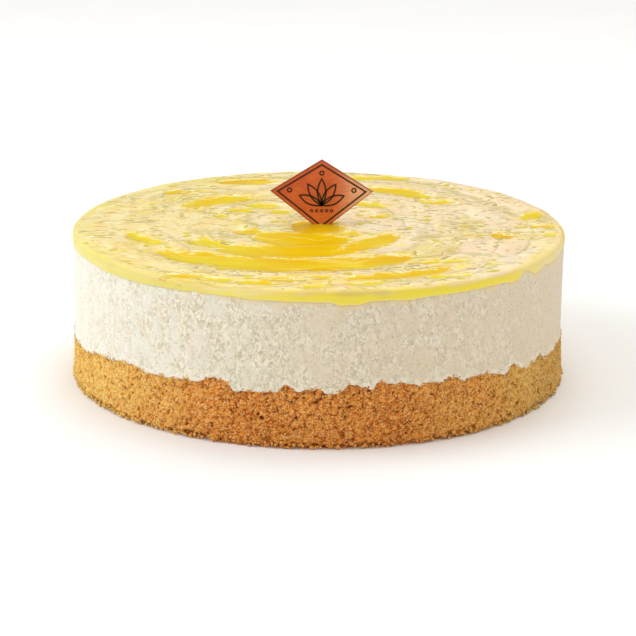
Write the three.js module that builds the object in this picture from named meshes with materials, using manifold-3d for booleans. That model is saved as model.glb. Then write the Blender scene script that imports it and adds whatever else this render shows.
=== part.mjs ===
// A small round mousse cake, whole and uncut, in millimetres with +Z up.
// It stands on z = 0 and its axis is the Z axis; the front faces -Y.
//
//   sponge_base   a crumbly sponge disc with a ragged upper edge
//   mousse        the pale mousse set on it, its foot following that ragged edge
//   fruit_glaze   a poured fruit gel with the low swirl ridges of a turning palette knife
//   plaque        a thin kite-shaped plaque with its point pushed into the gel
//
// Angles round the cake are azimuths in degrees: 0 is the front, and they grow towards +X.

import * as THREE from "three";
import { mergeVertices } from "three/addons/utils/BufferGeometryUtils.js";
import Module from "manifold-3d";

// ---- Driving dimensions --------------------------------------------------------------
const CAKE_RADIUS = 73.2; // inside of the ring that the cake was set in
const CAKE_HEIGHT = 45.1; // foot to the crest of the glaze
const SPONGE_HEIGHT = 15.8; // inside the cake
const GLAZE_FOOT = 41.3; // height of the glaze's underside inside the cake
const GAP = 0.3; // clearance between touching pieces
const STEPS = 160; // facets round the cake

// ---- The sponge's ragged upper edge ---------------------------------------------------
const SPONGE_EDGE_DEPTH = 8; // how far in from the rim the edge is uneven
const SPONGE_SLOW_WAVES = [
  // [waves round the cake, height, azimuth of a crest]
  [1, 0.3, 0],
  [2, 1.3, 0],
];
const SPONGE_CRAGS = [
  // [azimuth, half width, rise]: the crags that stand at the front
  [-47.5, 7, 1.5],
  [-29, 4, 0.6],
  [-22.5, 3.6, 1.9],
  [-13.5, 5.5, -0.7],
  [-6.6, 2.4, 1.3],
  [-1.5, 3, 0.4],
  [2.8, 1.8, -0.9],
  [7.2, 2.6, 1.7],
  [10.5, 2, 0.5],
  [15.2, 4.6, 1.9],
  [26, 8, 1.2],
  [35.5, 6.5, 1.1],
  [48.5, 2, 1.4],
  [53.8, 2.4, -0.5],
  [59.4, 2.7, 1.4],
];
const BACK_CRAGS = 26; // more of them, spread over the rest of the edge
const BACK_FROM = 68;
const BACK_TO = 292;

// ---- The glaze's wavy lower edge ------------------------------------------------------
const GLAZE_EDGE_DEPTH = 5;
const GLAZE_DRIPS = [
  // [azimuth, half width, rise]: a negative rise hangs lower
  [-48, 14, -0.4],
  [-27, 2.4, 0.5],
  [-20, 5, 0.3],
  [6.5, 5.5, -1.3],
  [19.5, 3, -0.4],
  [47.8, 2.6, -0.6],
  [52.4, 2.6, 1.4],
  [57.5, 3.2, -0.5],
  [64.5, 3, 0.5],
];
const BACK_DRIPS = 14;

// ---- The swirl on top -----------------------------------------------------------------
const SWIRL_CENTRE = new THREE.Vector2(-6, 0); // the knife's centre, off the cake's own
const RIDGE_PITCH = 15.4;
const RIDGE_TROUGH = 51; // radius of one trough about the swirl's centre
const RIDGE_HEIGHT = 0.5; // trough to crest
const RIPPLE_HEIGHT = 0.45; // of the short cross ripples
const CALM_MIDDLE = [6, 20]; // radii between which the ridges rise out of a calm middle
const STREAK_DEPTH = 0.45;
const STREAKS = [
  // [first azimuth, last azimuth, first radius, last radius, half width], about the swirl's centre:
  // where the gel lies thick and the knife left it lower
  [-57, 49, 52.3, 48.6, 4],
  [-47, 57, 34, 33.6, 3.4],
  [-48, 50, 20, 19, 5.2],
  [-14, 78, 8.5, 8, 5],
  [-158, -120, 36.5, 42, 2.3],
  [-168, -148, 61, 61.5, 2.4],
  [133, 152, 52.5, 49.5, 2.6],
  [118, 129, 56.5, 53.5, 1.8],
  [11, 41, 66, 65, 1.9],
  [-31, -10, 68, 61, 1.3],
];

// ---- The plaque -----------------------------------------------------------------------
const PLAQUE = {
  halfWidth: 15.3,
  upper: 9.6, // widest line to the top point
  lower: 12.2, // widest line to the buried point
  thickness: 1.2,
  bevel: 0.2,
  x: 0.8,
  y: 1.3,
  widestZ: 54.5,
};

const radians = THREE.MathUtils.degToRad;
const { lerp, smoothstep } = THREE.MathUtils;

// ---- Small helpers --------------------------------------------------------------------

// The angle from one azimuth to another, between -180 and 180.
function turn(from, to) {
  return THREE.MathUtils.euclideanModulo(to - from + 180, 360) - 180;
}

// 1 on a plateau about the middle and 0 at the half width, with steep flanks.
function plateau(distance, halfWidth) {
  return 1 - smoothstep(Math.abs(distance), 0.4 * halfWidth, halfWidth);
}

function sumOfBumps(azimuth, bumps) {
  return bumps.reduce((sum, [at, halfWidth, rise]) => sum + rise * plateau(turn(at, azimuth), halfWidth), 0);
}

// The fractional part of a multiple of an irrational number: an even, repeatable scatter from 0 to 1.
function scatter(index, step) {
  return (index * step) % 1;
}

function scatteredBumps(count, most, width) {
  return Array.from({ length: count }, (_, i) => [
    lerp(BACK_FROM, BACK_TO, (i + 0.8 * scatter(i + 1, 0.618)) / count),
    width * (0.6 + scatter(i + 1, 0.414)),
    most * (2 * scatter(i + 1, 0.732) - 0.9),
  ]);
}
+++
### SHORT EXERCISE:
Note every line above where the string "part" shows up, and copy those lines.

### ANSWER TO THIS EXERCISE:
=== part.mjs ===
// The fractional part of a multiple of an irrational number: an even, repeatable scatter from 0 to 1.